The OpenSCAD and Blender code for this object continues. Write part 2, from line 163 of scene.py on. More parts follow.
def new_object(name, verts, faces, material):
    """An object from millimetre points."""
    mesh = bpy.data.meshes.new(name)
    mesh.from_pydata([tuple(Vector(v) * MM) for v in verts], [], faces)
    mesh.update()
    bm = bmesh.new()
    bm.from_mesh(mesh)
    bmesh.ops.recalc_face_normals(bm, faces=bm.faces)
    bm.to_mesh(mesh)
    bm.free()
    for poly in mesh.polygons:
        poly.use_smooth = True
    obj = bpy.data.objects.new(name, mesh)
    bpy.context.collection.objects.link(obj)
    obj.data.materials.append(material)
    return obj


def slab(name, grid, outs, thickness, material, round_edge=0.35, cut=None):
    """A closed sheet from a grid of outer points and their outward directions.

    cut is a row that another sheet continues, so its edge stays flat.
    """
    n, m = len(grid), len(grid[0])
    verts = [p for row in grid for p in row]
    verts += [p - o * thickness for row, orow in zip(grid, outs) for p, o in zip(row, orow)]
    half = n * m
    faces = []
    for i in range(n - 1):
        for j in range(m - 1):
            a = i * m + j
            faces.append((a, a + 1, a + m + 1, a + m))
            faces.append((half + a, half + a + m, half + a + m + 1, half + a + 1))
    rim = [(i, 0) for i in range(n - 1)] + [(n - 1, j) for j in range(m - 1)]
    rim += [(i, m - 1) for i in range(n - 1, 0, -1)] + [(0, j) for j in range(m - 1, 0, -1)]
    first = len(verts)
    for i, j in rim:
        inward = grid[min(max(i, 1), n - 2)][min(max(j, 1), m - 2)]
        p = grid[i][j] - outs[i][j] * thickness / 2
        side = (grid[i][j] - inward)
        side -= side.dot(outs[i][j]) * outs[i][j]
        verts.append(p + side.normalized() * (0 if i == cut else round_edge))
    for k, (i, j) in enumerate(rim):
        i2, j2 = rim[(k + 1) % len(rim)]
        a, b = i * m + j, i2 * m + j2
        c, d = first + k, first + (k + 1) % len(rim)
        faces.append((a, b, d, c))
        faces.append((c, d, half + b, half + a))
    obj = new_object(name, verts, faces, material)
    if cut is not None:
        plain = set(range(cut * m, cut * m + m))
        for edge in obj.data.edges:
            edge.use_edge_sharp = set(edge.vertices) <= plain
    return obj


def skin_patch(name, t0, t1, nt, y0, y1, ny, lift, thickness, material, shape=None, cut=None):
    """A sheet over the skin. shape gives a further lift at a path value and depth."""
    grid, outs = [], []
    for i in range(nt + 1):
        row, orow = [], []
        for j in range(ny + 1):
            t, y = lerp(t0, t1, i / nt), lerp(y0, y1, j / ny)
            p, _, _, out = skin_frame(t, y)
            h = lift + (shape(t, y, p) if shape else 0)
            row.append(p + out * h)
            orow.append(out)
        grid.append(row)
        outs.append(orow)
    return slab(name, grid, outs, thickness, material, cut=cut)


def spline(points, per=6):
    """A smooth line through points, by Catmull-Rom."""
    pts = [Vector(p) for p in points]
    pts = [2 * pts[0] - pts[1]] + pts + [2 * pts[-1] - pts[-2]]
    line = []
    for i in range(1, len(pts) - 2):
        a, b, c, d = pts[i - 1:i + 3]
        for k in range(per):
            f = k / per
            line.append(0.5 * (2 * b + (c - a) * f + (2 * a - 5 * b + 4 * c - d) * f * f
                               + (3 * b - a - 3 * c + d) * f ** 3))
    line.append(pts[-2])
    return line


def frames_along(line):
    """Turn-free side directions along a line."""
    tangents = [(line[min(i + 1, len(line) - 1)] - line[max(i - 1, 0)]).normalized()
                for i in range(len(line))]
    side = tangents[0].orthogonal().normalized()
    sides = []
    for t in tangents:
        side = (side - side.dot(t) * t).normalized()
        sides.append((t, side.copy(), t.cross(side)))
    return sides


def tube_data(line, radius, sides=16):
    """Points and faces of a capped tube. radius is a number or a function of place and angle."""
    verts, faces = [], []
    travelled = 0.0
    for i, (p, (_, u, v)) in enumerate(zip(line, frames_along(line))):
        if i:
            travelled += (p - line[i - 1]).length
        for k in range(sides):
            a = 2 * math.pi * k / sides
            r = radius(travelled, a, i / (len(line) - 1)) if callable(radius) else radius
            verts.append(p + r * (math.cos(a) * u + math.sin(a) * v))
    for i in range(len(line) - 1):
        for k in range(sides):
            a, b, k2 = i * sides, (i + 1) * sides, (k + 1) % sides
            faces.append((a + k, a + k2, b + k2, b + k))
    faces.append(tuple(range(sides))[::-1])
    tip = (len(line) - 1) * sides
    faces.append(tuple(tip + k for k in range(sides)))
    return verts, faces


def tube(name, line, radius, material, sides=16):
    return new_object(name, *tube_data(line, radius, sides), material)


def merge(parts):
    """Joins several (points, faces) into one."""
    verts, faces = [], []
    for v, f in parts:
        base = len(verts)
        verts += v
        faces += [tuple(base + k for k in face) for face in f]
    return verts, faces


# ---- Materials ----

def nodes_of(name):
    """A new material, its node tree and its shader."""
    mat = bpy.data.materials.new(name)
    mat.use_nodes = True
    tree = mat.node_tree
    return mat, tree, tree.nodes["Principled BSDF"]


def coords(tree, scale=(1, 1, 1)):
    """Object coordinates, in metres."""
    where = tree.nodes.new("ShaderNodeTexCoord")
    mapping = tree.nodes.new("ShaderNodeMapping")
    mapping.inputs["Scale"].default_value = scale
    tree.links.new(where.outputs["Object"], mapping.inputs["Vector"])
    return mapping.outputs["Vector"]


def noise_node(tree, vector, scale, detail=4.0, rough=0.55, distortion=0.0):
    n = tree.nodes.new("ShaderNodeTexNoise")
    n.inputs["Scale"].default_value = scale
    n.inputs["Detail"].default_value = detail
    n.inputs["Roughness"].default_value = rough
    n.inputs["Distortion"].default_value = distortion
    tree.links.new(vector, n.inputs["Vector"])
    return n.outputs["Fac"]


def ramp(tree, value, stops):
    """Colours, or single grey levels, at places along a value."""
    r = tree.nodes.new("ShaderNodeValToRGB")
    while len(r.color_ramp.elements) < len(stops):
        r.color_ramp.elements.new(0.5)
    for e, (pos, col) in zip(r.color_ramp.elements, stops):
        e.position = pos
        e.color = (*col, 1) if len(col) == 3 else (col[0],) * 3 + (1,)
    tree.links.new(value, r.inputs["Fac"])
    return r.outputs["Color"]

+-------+

◆ Problem statement ◆
Extract all lines from the material above that include the word "parts".

◆ Full output ◆
The OpenSCAD and Blender code for this object continues. Write part 2, from line 163 of scene.py on. More parts follow.
def merge(parts):
    for v, f in parts:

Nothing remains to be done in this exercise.